Friday the 1st of March 2013 saw an interesting look into the history of Radar in the UK, courtesy of Andy Tyler G1GKN.
The evening, hosted by the Thames Amateur Radio Group on Canvey Island, started at 7:30pm with members and non-members gathering for tea, cake and the opportunity to chat and mingle.
A video featuring an edited version of a video showing the recent Foundation training course was shown whilst the audience settled in for the main talk by Andy.
Accompanying Andy for his talk, was an impressive model of a Chain Home tower, pictured here, and before discussing the tower itself, the history and origin of Radar was discussed.
The Origins of Radar
Andy told us that the first demonstration of a radar-like system was back in 1904. It was intended for use on ships, and had a detection range of just 3km. Following the 1912 Titanic disaster, calls were made for a detection system for icebergs. With the threat of World War I on the horizon, the Allied Submarine Detection Investigation Committee (ASDIC) was formed to find a technology to detect German U-boats.
The birth of Radar
1930s air defense in the UK was pretty primitive, relying mostly on acoustic mirrors, and in 1934, another committee, the Committee for the Scientific Study of Air Defense (CSSAC) was formed. After some discussion of the invention of a Death Ray, attention was turned to detection and in 1935, the Daventry Experiment was born. Robert Watson-Watt and Arnold Wilkins were able to detect a Heyford bomber successfully from a range of around 8 miles, completing a successful test of what became Radar.
A short video followed, before discussion of secret experiments at Orfordness in Suffolk, where the detection range was extended to around 100km.
Chain Home Towers
Originally known by the designation AMES (Air Ministry Experimental Station) Type 1, each station had three 360 foot transmitter towers capable of an output power of 1MW. Wooden receiver towers were sited around half a mile way.
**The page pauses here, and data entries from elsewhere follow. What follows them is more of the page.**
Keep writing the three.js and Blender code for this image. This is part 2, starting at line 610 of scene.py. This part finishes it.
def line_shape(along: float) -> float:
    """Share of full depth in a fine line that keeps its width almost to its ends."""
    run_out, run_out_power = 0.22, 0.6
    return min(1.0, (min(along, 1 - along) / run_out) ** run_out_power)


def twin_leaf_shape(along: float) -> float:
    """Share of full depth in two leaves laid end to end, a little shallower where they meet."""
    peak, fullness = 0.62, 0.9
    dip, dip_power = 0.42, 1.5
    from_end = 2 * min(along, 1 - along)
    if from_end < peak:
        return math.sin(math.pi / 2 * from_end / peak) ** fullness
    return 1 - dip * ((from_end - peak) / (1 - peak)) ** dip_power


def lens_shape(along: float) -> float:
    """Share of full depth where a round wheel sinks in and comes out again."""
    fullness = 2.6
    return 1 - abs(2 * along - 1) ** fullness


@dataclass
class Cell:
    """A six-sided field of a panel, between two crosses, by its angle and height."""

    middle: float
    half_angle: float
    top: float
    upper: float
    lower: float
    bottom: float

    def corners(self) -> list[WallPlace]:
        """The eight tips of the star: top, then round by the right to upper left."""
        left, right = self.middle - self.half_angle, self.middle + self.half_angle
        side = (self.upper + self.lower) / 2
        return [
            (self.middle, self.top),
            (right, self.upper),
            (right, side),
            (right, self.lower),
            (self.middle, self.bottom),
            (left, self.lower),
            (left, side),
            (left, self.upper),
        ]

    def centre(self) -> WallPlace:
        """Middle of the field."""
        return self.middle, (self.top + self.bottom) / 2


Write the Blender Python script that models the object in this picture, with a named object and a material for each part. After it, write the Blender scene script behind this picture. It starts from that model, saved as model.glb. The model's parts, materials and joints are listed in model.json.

The system worked by pushing out a powerful pulse of RF. Any target ‘hit’ by the pulse would scatter the RF, and the returning signal could be used to plot contacts. Information on the height and direction of contacts was relayed to a plotter room and action could be taken.
By 1939, 21 Chain Home stations were operational.
The next development was IFF (Identification of Friend or Foe). The concept of an aircraft transponder for aircraft identification, first introduced in 1939, is still in use today.
World War II
Chain Home played a vital part in the Battle of Britain, and Andy pointed out that without Chain Home and RDF (Radio Direction Finding), we’d all probably be speaking German. As the war progressed, a more versatile system using microwave Radar came into action, but Chain Home was still used as a system to detect launch sites for V2 rockets.
Chain Home, post war
The system was effectively obsolete by 1945 and many of the towers were dismantled. Andy informed the audience that only five of the historic towers now remain: Dover, Great Bromley, Stenigot, Stock Holy Cross, and Great Baddow.
The Chain Home tower now at BAE in Great Baddow was originally one of the Canewdon towers, and was moved to be used for the Blue Streak ICBM project in 1956. Interestingly, Andy mentioned that the Canewdon site was used in the 1960s and 1970s by the UK Government to jam the pirate radio stations operating off the Essex coast.
In subsequent years, the Baddow tower has been used for a number of test projects by BAE systems, however the future of the Great Baddow Chain Home tower is uncertain. As the last complete tower in the UK, it would be a great shame if this important historical asset couldn’t be preserved. We owe a lot to the Chain Home Towers, and to the pioneering work of those behind Radar research.
Thanks very much to Andy for a fascinating talk on the history of Radar, a detailed description on the Chain Home technology, and for more on the historic landmark familiar to many Essex hams driving around Chelmsford.
As an aside, Pete M0PSX from Essex Ham was lucky enough to join Andy G1GKN and several other amateurs to work from the foot of the Gt Baddow Chain Home Tower as part of the 2012 commemoration of the Titanic disaster. For details of the day, see the following Essex Ham report: Chlemsford ARS working from Chain Home, Gt Baddow April 2012
Thames ARG Club Night
The club night held by the Thames Amateur Radio Group on Canvey attracted the largest attendance of a club night so far, and the raffle also proved popular, with prizes including a T-Shirt and a 2m/70cm handheld. Well done to Fred M6BZW for having the winning ticket and walking away with a handheld.
A good night and a fascinating topic.